En medio de la conmoción he leído algunas opiniones optimistas. Leo, por ejemplo, que debemos oponer la verdad a la mentira y que los datos son más poderosos que los rumores. Es una idea bien intencionada pero de un candor irresistible. En primer lugar, porque las noticias falsas corren más rápidas que los desmentidos. En el confundidero de las redes, el bulo es inmediato y parasita el tiempo de los verificadores. Pero es que ni siquiera la verdad es suficiente para convencer a aquel que ha decidido chapotear feliz en su propia fantasía.
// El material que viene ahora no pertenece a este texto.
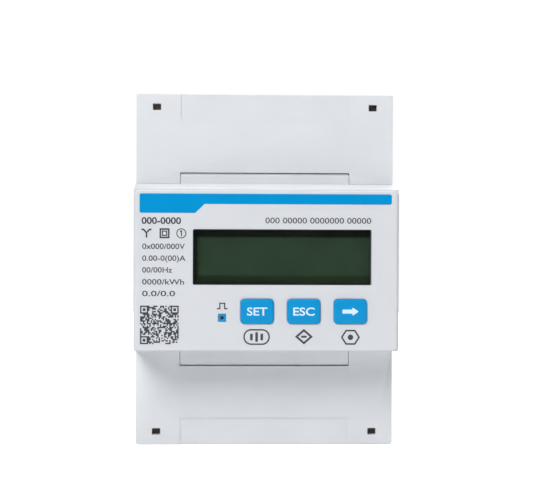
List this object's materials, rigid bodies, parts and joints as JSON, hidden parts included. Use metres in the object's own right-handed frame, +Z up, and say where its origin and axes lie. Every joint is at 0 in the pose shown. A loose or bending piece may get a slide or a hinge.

Primero hay que averiguar la verdad, dice el barbero de Sequía en septiembre. Y los linchadores se chotean en su cara.

Otras voces mucho más expeditivas reclaman el amparo de la Justicia. Es hora de acotar la impunidad, legislar y exigir a los tribunales que pongan orden en esta pocilga. Ahora, al calor del crimen de Mocejón, la Fiscalía ha reaccionado con soluciones de emergencia y hasta reclama que el Código Penal restrinja el acceso a internet a los instigadores del caos. Desde aquí enarcamos la ceja con ciertas precauciones. ¿En qué laureles duermen los agentes que encabezaron con tanto brío las redadas de la Operación Araña? ¿Por qué deberíamos confiar en una judicatura que ha pervertido la figura del delito de odio para perseguir a activistas sociales y amparar a la ultraderecha?

Es posible que a menudo nos pueda la rabia. Que cunda un sentimiento de impotencia. Que nos inviten a capitular y arrojar la toalla. Por eso es tan importante recordarnos la obligación de permanecer humanos allí donde los traficantes de odio han abolido la empatía. Y cuando la turba linchadora venga a por ti o a por mí o a por tu vecina —porque vendrán, siempre vienen—, más vale que nos encuentren en compañía, con las ideas claras y sin ninguna intención de mirar hacia otro lado. Que el antifascismo no es una veleidad ideológica ni un vestido de temporada sino un permanente requisito ciudadano.